Jene Lokale, die es noch gibt, erlangen dafür oft Kultstatus. Sind sie doch Repräsentanten einer Zeit, die es wohl bald nicht mehr gibt.
Einer, der zumindest ein solches Lokal möglichst lange erhalten möchte, ist Peter Balon. Der 39-Jährige, der Gastronomieerfahrung unter anderem im Club „Grelle Forelle“ sammelte, hat im Februar dieses Jahres das „Tradition’s Beisl“ (sic) Schmauswaberl beim Naschmarkt übernommen.Als Gast sollte man von der Übernahme wenig mitbekommen, die alte Einrichtung samt Schank und Jukebox ist geblieben. Und das größte Lob ist wohl, dass nicht nur die alten Stammgäste weiter kommen, sondern auch die vormaligen Besitzerinnen ab und an vorbeischauen.
Was macht den Reiz dieser Lokale eigentlich aus? „Die Hierarchielosigkeit“, sagt Peter Balon. „Menschen mit den verschiedensten Lebensgeschichten, sitzen hier nebeneinander und sind alle gleich.“
In jüngster Zeit sind das vermehrt auch Junge. Der gut gemixte Gin Tonic (um 3,80 Euro, gemäß Balons Mottos „moderate Preise, radikale Drinks“) trägt vielleicht seinen Teil dazu bei; ebenso wie das Popcorn in den Geschmacksrichtungen Karamell, Knoblauch und Steinsalz. Es sei aber keineswegs ein Hipster-Lokal, sagt Balon, aber, räumt er ein, es ist ein schmaler Grat.
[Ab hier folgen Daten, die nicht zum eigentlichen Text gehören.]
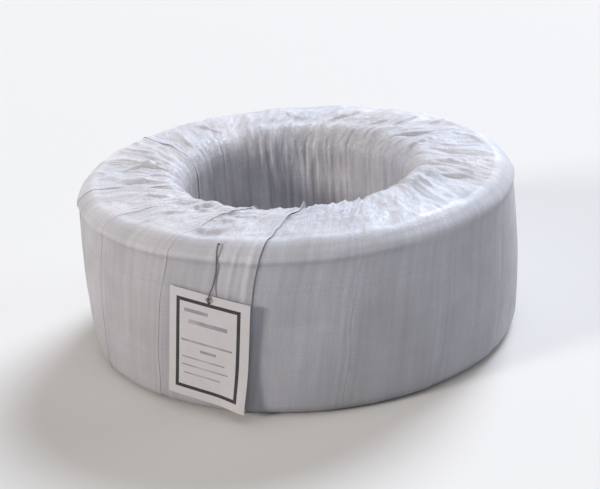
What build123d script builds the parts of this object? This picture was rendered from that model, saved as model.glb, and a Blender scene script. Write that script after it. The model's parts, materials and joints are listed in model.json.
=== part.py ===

Die hippe Jugend entdeckt die Kneipen: Da komme ein Trend nach Wien, den es seit Jahren in Berlin gibt, sagt Autor Clemens Marschall, der seine schönsten Abende auch in diesen Lokalen dieser Art verbracht hat.
Warum? „Hier muss man nichts beweisen. Nicht erzählen, wie viele Projekte man am Laufen hat. Keiner spielt hier was vor und das ist angenehm“, sagt Marschall.
Das passt zu einem Satz, den Marco Wanda im KURIER-Interview noch gesagt hat: „Ich mag, dass einem hier (im Leopoldistüberl, Anm.) jeder seine Ruhe lässt. Jeder ist in seinem Diskus, das ist ein sehr anregendes geistiges Klima. Man muss nicht viel reden. Ein bisschen wie eine Pflanze; es reicht, mit anderen Pflanzen in einem Lokal zu sein.“
Durchaus viel miteinander geredet wird in jenem Beisl, in der Landesgerichtsstraße: das Café Bendl, zu dem man die berühmten „drei Stufen ins Unbewusste“ hinuntersteigt. Das sei dem Platz geschuldet, sagt Jürgen Bauer, der das Lokal vor vier Jahren übernommen hat: „Bei uns ist es so eng, und nach einem Achterl Wein oder einem Bier kommt man wie von alleine ins Gespräch.“ Und redet manchmal bis zum Morgengrauen.
Um diese Welt noch einmal festzuhalten, bevor sie komplett verschwunden ist, hat Clemens Marschall vor drei Jahren mit Fotograf Klaus Pichler den Bildband „Golden Days Before They End“ herausgebracht. Die Recherche hat ihnen einmal mehr verdeutlicht, wie schnell das Beisl-Sterben vonstatten geht. Von den rund 150 Lokalen, die sie zwischen 2012 und 2016 besucht haben, gebe es heute nur mehr die Hälfte.